Mas, nem todos aceitaram as inovações trazidas pelo cinema falado, a começar por um dos gênios do cinema mudo, Charles Chaplin, que defendia que o cinema era uma arte essencialmente silenciosa. Somente, em 1940, muitos anos após os primeiros filmes falados, Chaplin falaria em um filme (“O Grande Ditador”). No Brasil, quase uma década e meia depois da chegada do cinema falado, ainda havia obstinados defensores do cinema mudo, como um jornalista que escrevia no diário carioca “A Manhã” que, nos anos de 1941 e 1942, fazia os seguintes comentários nos seus artigos para o jornal:

 

“A natureza do Cinema é a imagem.

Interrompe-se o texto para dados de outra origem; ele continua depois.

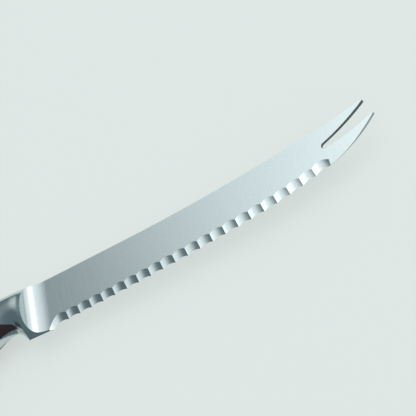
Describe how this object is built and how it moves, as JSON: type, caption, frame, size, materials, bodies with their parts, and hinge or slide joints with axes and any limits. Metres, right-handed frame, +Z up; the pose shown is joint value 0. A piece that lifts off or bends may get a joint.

Ora, a imagem é fundamentalmente silenciosa como meio de expressão […] Eis por que o Cinema, arte da imagem, deve ser silencioso”.

“[…] transformação por que passou o Cinema, que a meu ver tirou à imagem o melhor do seu sentido: o silêncio, o ritmo interior, o valor da expressão muda, a realidade íntima do símbolo, a modéstia dos letreiros, para substituí-los pela falação, pelo desperdício da voz humana inútil […] O cinema falado é artisticamente uma impostura. Não cabe. Só o aceitamos quando, pela qualidade de sua imagem, ele é intimamente mudo”.

O nome do intransigente e renitente articulista defensor do cinema mudo: Vinícius de Moraes, que era então crítico de cinema em “A Manhã”. O cinema falado foi o tema de uma acirrada polêmica que Vinícius manteve pela imprensa, na época, com o escritor Ribeiro Couto e que envolveu destacados nomes da cultura do País, como Otávio de Faria, Paulo Emílio Sales Gomes, Aníbal Machado, Humberto Mauro e Otto Maria Carpeaux.

No decorrer dos anos, a utilização do som, nas suas diversas formas, incorporou-se de tal maneira ao cinema que até os antigos filmes silenciosos são, atualmente, exibidos com trilhas sonoras, como se elas reproduzissem a atuação dos pianistas e grupos musicais que, no tempo do cinema mudo, tocavam nas salas de exibição.